Il était question de l'étude des
modalités énonciatives dans ce chapitre. Plus exactement, il
s'agissait pour nous de voir si ces modalités peuvent être
considérées comme des procédés de modalisation ou
des marques de la communication intersubjective. Ce faisant, à travers
leurs différents fonctionnements dans Michel Strogoff, nous
nous sommes aperçue que les modalités énonciatives ne
sauraient être des procédés de modalisation. Ainsi,
l'assertion vise surtout à convaincre l'autre de la
véracité de ce que l'on affirme. L'interrogation et l'injonction
constituent respectivement des demandes de dire et de faire. Par ailleurs, nous
avons constaté que même si les modalités
d'énonciation et les modalités d'énoncé semblent se
confondre quelques fois, elles sont distinctes les unes des autres. Les
premières privilégient la relation interpersonnelle entre le
locuteur et son allocutaire, alors que les secondes expriment les jugements
qu'un locuteur émet sur son propre énoncé.
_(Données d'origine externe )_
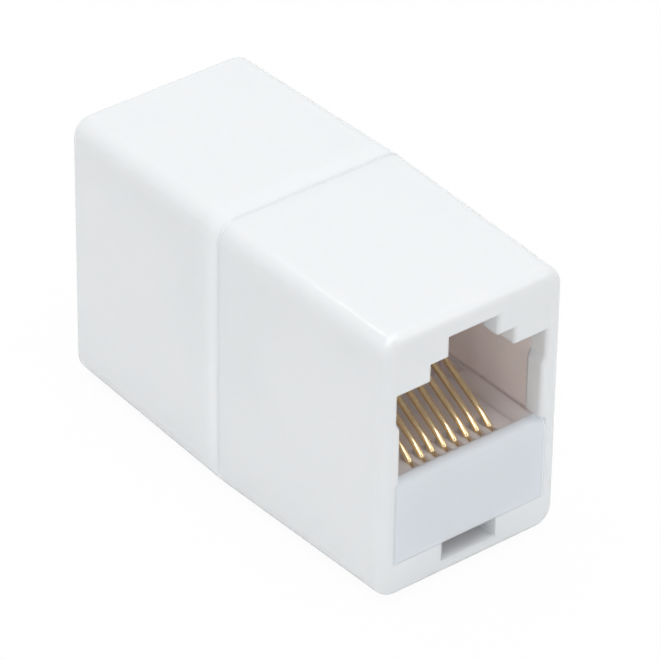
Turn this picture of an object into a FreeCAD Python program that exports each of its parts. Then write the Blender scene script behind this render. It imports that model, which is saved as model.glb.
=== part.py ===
"""RJ45 inline coupler: two white moulded half shells, each holding a contact
insert with eight wire contacts, joined through one small circuit board.

The part stands on its underside, +Z up.  Its length lies along Y: port A looks
along -Y, port B along +Y.  The origin is under the middle of the underside.
Depths are measured from a port's face towards the seam, which lies at Y = 0.
"""
import FreeCAD, Part
import math
import os

import Sketcher
from FreeCAD import Placement, Rotation, Vector

# name: (millimetres or degrees, what it is)
SIZES = {
    "body_length": (36.0, "from port face to port face"),
    "mould_draft": (1.0, "draft of each half, in degrees"),
    "long_round": (1.6, "radius of the four long edges"),
    "face_round": (0.8, "radius round each port face"),
    "seam_chamfer": (0.08, "bevel of the outer seam edges"),
    "side_wall": (1.1, "thickness of a side at the seam"),
    "floor_wall": (1.65, "thickness of the underside at the seam"),
    "roof_wall": (1.6, "thickness of the top at the seam"),
    "front_wall": (1.7, "thickness of the wall round a port"),
    "tongue_wall": (0.55, "thickness of the seam tongue"),
    "tongue_length": (1.0, "how far the tongue passes the seam"),
    "slip_fit": (0.05, "clearance of parts that slide together"),
    "port_width": (13.24, "width of the opening for the plug"),
    "port_ledge": (0.58, "how far the cavity is wider than the port on each side"),
    "port_ceiling": (17.35, "height of the port's ceiling above the underside"),
    "latch_width": (7.4, "width of the wide step for the latch"),
    "latch_rise": (1.39, "height of the wide step over the port's ceiling"),
    "notch_width": (4.3, "width of the narrow step for the latch tail"),
    "notch_rise": (1.63, "height of the narrow step over the wide one"),
    "notch_cover": (2.23, "thickness of the top over the narrow step"),
    "rim_round": (0.38, "rounding of the port's rim"),
    "slot_width": (4.85, "width of the release slot under the insert"),
    "guide_wall": (0.9, "thickness of the plug guides under the roof"),
    "guide_length": (9.3, "length of the plug guides"),
    "panel_foot": (3.2, "height of the insert panel's lower edge"),
    "lip_height": (9.93, "height of the insert's lip"),
    "lip_depth": (1.0, "thickness of the lip"),
    "lip_round": (0.9, "rounding of the lip's front edge"),
    "deck_height": (9.3, "height of the insert's deck"),
    "deck_depth": (9.5, "depth at which the deck ends"),
    "deck_wall": (1.0, "thickness of the deck over the contact tails"),
    "rib_height": (0.9, "height of the ribs between the contact tails"),
    "leg_wall": (1.75, "thickness of the insert's legs"),
    "rail_width": (1.42, "width of the low rail beside the deck"),
    "rail_height": (0.35, "height of the rail where it meets the cheek"),
    "rail_round": (0.9, "radius of the rail's crown"),
    "rail_depth": (8.1, "depth at which the wide rail ends"),
    "rail_strip": (0.4, "width of the strip that runs on behind the rail"),
    "pillar_top": (15.08, "height at which the opening narrows to its pillars"),
    "pillar_rise": (0.61, "height of the slope on a pillar's top"),
    "pillar_ledge": (0.29, "how far a pillar stands in from the port's side"),
    "panel_ledge": (0.4, "how far the panel reaches behind each pillar's line"),
    "stop_depth": (11.0, "depth of the plug stop"),
    "stop_wall": (1.2, "thickness of the plug stop"),
    "guide_floor": (10.4, "height of the guide slots' lower end"),
    "comb_front": (1.7, "depth at which the comb slots begin"),
    "comb_rear": (3.5, "depth at which the comb slots end"),
    "bar_gap": (1.5, "gap between the board and the bar that holds the tails"),
    "contact_pitch": (1.016, "distance between neighbouring contacts"),
    "contact_wire": (0.46, "diameter of the contact wire"),
    "comb_clearance": (0.06, "slot width beyond the wire's diameter"),
    "bend_radius": (0.8, "radius of the contact's front bend"),
    "bend_depth": (2.3, "depth of the wire's centre at the bend's front"),
    "bend_stagger": (0.1, "how much nearer the face the even bends are"),
    "shoulder_radius": (7.0, "radius of the shoulder between bend and spring arm"),
    "shoulder_slope": (40.0, "rise where the shoulder leaves the bend, in degrees"),
    "contact_slope": (29.5, "rise of the spring arm, in degrees"),
    "spring_depth": (11.6, "depth of the spring arm's free end"),
    "tail_spacing": (2.54, "distance between the two rows of board holes"),
    "tail_bend": (0.8, "radius of the bends in a dropped tail"),
    "tail_slant": (45.0, "fall of a dropped tail's slanting run, in degrees"),
    "tail_end": (0.6, "how far a tail passes through the board"),
    "dropped_length": (1.6, "straight length of a dropped tail before the board"),
    "board_wall": (1.0, "thickness of the circuit board"),
    "board_side_gap": (0.2, "gap beside the circuit board"),
    "board_top_gap": (0.15, "gap over the circuit board"),
    "hole_clearance": (0.08, "board hole beyond the wire's diameter"),
}
CONTACT_COUNT = 8
WIRE_SIDES = 6

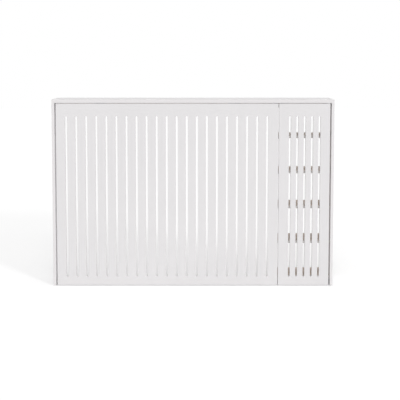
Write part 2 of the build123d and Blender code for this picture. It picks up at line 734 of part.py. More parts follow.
def sub_parts():
    catches = around(GRILLE_MIDDLE, CATCH_SPREAD)
    strike_screws = [strike_screw(mouth) for mouth in strike_screw_mouths()]
    parts = {
        "top_panel": top_panel(),
        "left_side_panel": left_side_panel(),
        "right_side_panel": right_side_panel(),
        "divider_panel": divider_panel(),
        "bottom_board": bottom_board(),
        "top_back_rail": top_back_rail(),
        "storage_back_rail": storage_back_rail(),
        "lower_front_rail": lower_front_rail(),
        "grille_panel": grille_panel(),
        "door_panel": door_panel(),
        "cam_locks": group(cam(joint) for _, _, joint in cam_joints()),
        "cam_bolts": group(cam_bolt(joint) for _, _, joint in cam_joints()),
        "wooden_dowels": group(dowel(place) for _, _, place in dowels()),
        "shelf_pins": group(
            shelf_pin(point, into) for _, point, into in shelf_pin_places()
        ),
        "panel_glides": group(glide(point) for _, point in glide_places()),
        "lower_pivot_bracket": lower_pivot_bracket(),
        "upper_pivot_plate": upper_pivot_plate(),
        "pivot_pins": group(pivot_pins()),
        "pivot_bushes": group(pivot_bushes()),
        "thrust_washer": thrust_washer(),
        "pivot_screws": group(pivot_screws()),
        "catch_housings": group(catch_housing(x) for x in catches),
        "catch_magnets": group(catch_magnet(x) for x in catches),
        "catch_screws": group(screw(seat, UP) for seat in catch_screw_seats()),
        "strike_plates": group(strike_plate(x) for x in catches),
        "strike_screws": group(strike_screws),
        "locating_pegs": group(locating_peg(root) for root in peg_roots()),
        "peg_sockets": group(peg_socket(root) for root in peg_roots()),
        "push_latch_body": push_latch_body(),
        "push_latch_plunger": push_latch_plunger(),
        "latch_magnet": latch_magnet(),
        "latch_spring": latch_spring(),
        "latch_screws": group(screw(seat, UP) for seat in latch_screw_seats()),
        "latch_strike_disc": latch_strike_disc(),
        "latch_strike_screw": strike_screw(latch_disc_middle()),
        "door_bumpers": group(door_bumper(root) for root in bumper_roots()),
    }
    for number, top in enumerate(SHELF_TOPS, start=1):
        parts[f"shelf_{number}"] = shelf(top)
    return parts


os.makedirs("parts", exist_ok=True)
for node, solid in sub_parts().items():
    export_step(solid, f"parts/{node}.step")
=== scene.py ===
import logging
import math
from dataclasses import dataclass
from enum import Enum
from functools import cache
from typing import Sequence

import bmesh
import bpy
import numpy as np
from numpy.typing import NDArray
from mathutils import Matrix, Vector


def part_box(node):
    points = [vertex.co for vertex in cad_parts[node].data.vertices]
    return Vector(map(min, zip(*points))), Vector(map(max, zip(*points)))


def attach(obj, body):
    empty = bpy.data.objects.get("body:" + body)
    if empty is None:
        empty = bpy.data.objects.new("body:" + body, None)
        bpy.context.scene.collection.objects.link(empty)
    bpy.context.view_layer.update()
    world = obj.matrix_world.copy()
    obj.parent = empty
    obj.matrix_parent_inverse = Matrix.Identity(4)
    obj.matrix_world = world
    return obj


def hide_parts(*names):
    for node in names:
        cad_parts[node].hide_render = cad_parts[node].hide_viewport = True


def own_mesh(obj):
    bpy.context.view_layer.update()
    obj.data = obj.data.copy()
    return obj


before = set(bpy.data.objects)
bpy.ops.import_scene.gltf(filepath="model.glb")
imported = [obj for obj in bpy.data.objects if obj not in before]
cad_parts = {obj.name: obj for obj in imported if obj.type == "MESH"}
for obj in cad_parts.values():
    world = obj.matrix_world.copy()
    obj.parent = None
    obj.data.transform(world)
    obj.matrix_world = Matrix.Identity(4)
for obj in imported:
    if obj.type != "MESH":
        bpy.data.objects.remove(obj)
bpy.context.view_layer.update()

# A white radiator cover cabinet: a wide slotted panel that lifts off, and a narrow
# slotted door in front of a bay of shelves. Metres, +X to the viewer's right, the front
# faces -Y, +Z up, and the origin is on the floor under the middle of the footprint.

log = logging.getLogger("radiator_cover")

Floats = NDArray[np.float64]
Ints = NDArray[np.int64]
Colour = tuple[float, float, float]
Point = tuple[float, float, float]
Band = tuple[float, float]
Input = float | tuple[float, ...] | bpy.types.NodeSocket

TURN = 2.0 * math.pi
RIGHT_ANGLE = 90.0
WHITE = (1.0, 1.0, 1.0)
NOISE_MIDDLE = 0.5
WELD_DISTANCE = 1e-7


class Axis(Enum):
    """The axis that a board's thickness, a grain or a spring runs along."""

    X = (1.0, 0.0, 0.0)
    Y = (0.0, 1.0, 0.0)
    Z = (0.0, 0.0, 1.0)


class Kind(Enum):
    """The kinds of value that go into and out of a node group."""

    NUMBER = "NodeSocketFloat"
    VECTOR = "NodeSocketVector"
    COLOUR = "NodeSocketColor"


GROUP_OUTPUTS = {"Colour": Kind.COLOUR, "Roughness": Kind.NUMBER, "Height": Kind.NUMBER}


def opaque(colour: Colour, level: float = 1.0) -> tuple[float, float, float, float]:
    """A colour with full alpha, made lighter or darker by a level."""
    return (colour[0] * level, colour[1] * level, colour[2] * level, 1.0)


# --- Node trees ------------------------------------------------------------------------
@dataclass(frozen=True)
class Noise:
    """How fine a noise pattern is.

    Attributes:
        scale: Repeats to a metre.
        detail: Layers of finer noise in it.
        rough: Strength of each finer layer.
    """

    scale: float
    detail: float = 2.0
    rough: float = 0.5


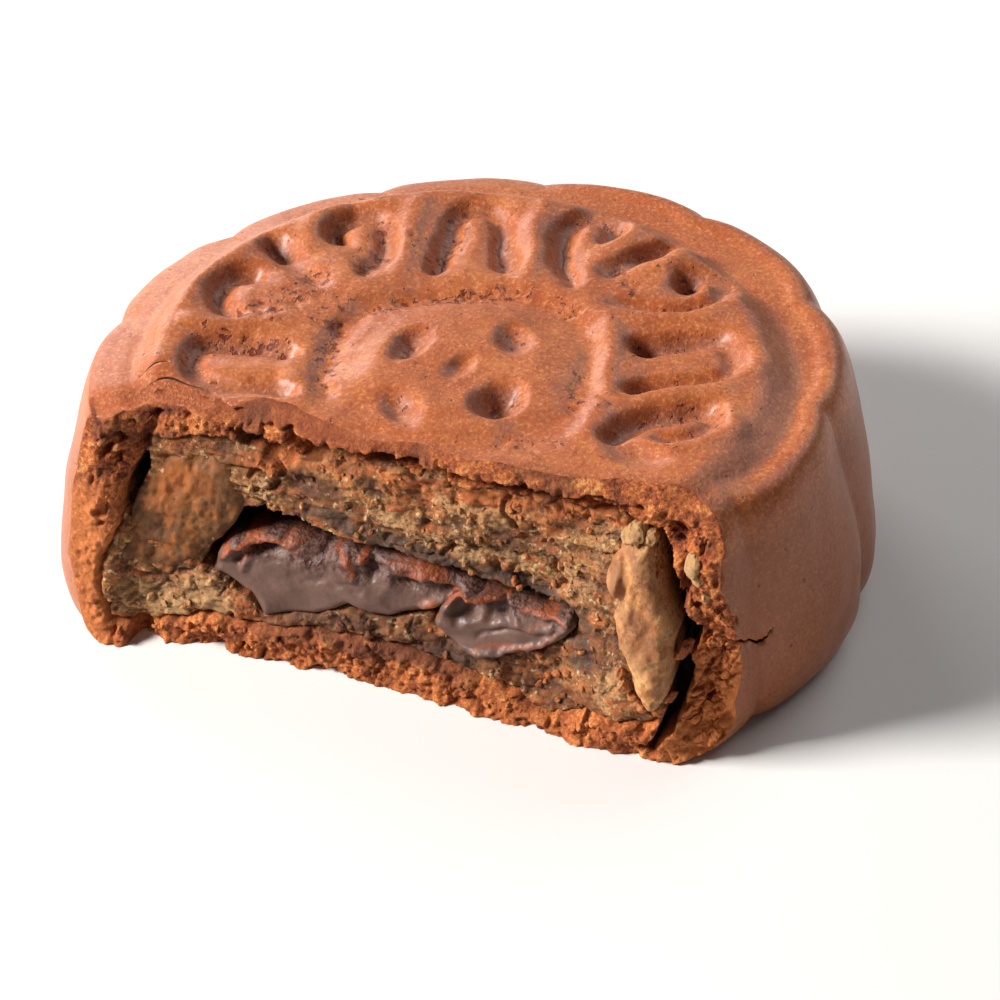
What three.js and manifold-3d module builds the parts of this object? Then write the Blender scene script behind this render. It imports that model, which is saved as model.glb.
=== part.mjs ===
// A baked mooncake with a moulded top, broken open along one side so that its filling shows.
// Millimetres, +Z up. The origin is where the axis of the round cake meets its flat base, and
// the broken side faces -Y.
import * as THREE from "three";
import { mergeVertices } from "three/addons/utils/BufferGeometryUtils.js";
import Module from "manifold-3d";

const wasm = await Module();
wasm.setup();
const { degToRad, lerp, smoothstep } = THREE.MathUtils;

// Size of the whole cake
const RIM_RADIUS = 30.4; // the edge between the top and the side
const WIDEST = 34.2; // the swell of the side wall, low down
const SHOULDER_HEIGHT = 21.3; // base to the flat band inside that edge
const OVAL = 0.04; // share by which the outline is longer than round
const OVAL_TURN = degToRad(37.4);
const LOBES = 12;
const LOBE_TURN = degToRad(19.2); // middle of one lobe
const LOBE_DEPTH = 0.03; // share of the radius that the notch between two lobes goes in
const SIDE_WAVE = 0.3; // slow unevenness of the side wall

// Crust
const SIDE_CRUST = 3.1;
const FLOOR_HEIGHT = 3.1; // top of the bottom crust
const CEILING_HEIGHT = 19.3; // underside of the top crust
const GAP = 0.3; // between two pieces that touch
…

Cette partie consacrée à une mise au point
théorique sur la modalisation nous a permis de présenter notre
approche de la notion. A cet effet, nous avons apporté des
précisions terminologiques au niveau des concepts employés dans
les travaux de modalisation. Parmi les typologies de procédés de
modalisation étudiées, nous avons opté pour celle
présentée par Gardes-Tamine et Pelliza (1998) parce qu'elle nous
a semblé plus cohérente et mieux structurée. En ce qui
concerne l'entité à l'origine de la modalisation, nous avons vu
qu'elle porte le nom de support modal. Par ailleurs, nous avons
également étudié les modalités énonciatives
dans le but de voir si elles peuvent être considérées comme
des procédés de modalisation. Nous avons constaté, de ce
fait, que ces modalités s'apparentent plutôt à des marques
de la communication intersubjective car elles impliquent une relation avec un
allocutaire. Les modalités énonciatives ne sauraient donc se
confondre aux modalités d'énoncé puisque celles-ci
expriment plutôt les jugements qu'un locuteur émet sur son propre
énoncé. C'est pourquoi ce sont les modalités
d'énoncé qui seront analysées dans notre travail.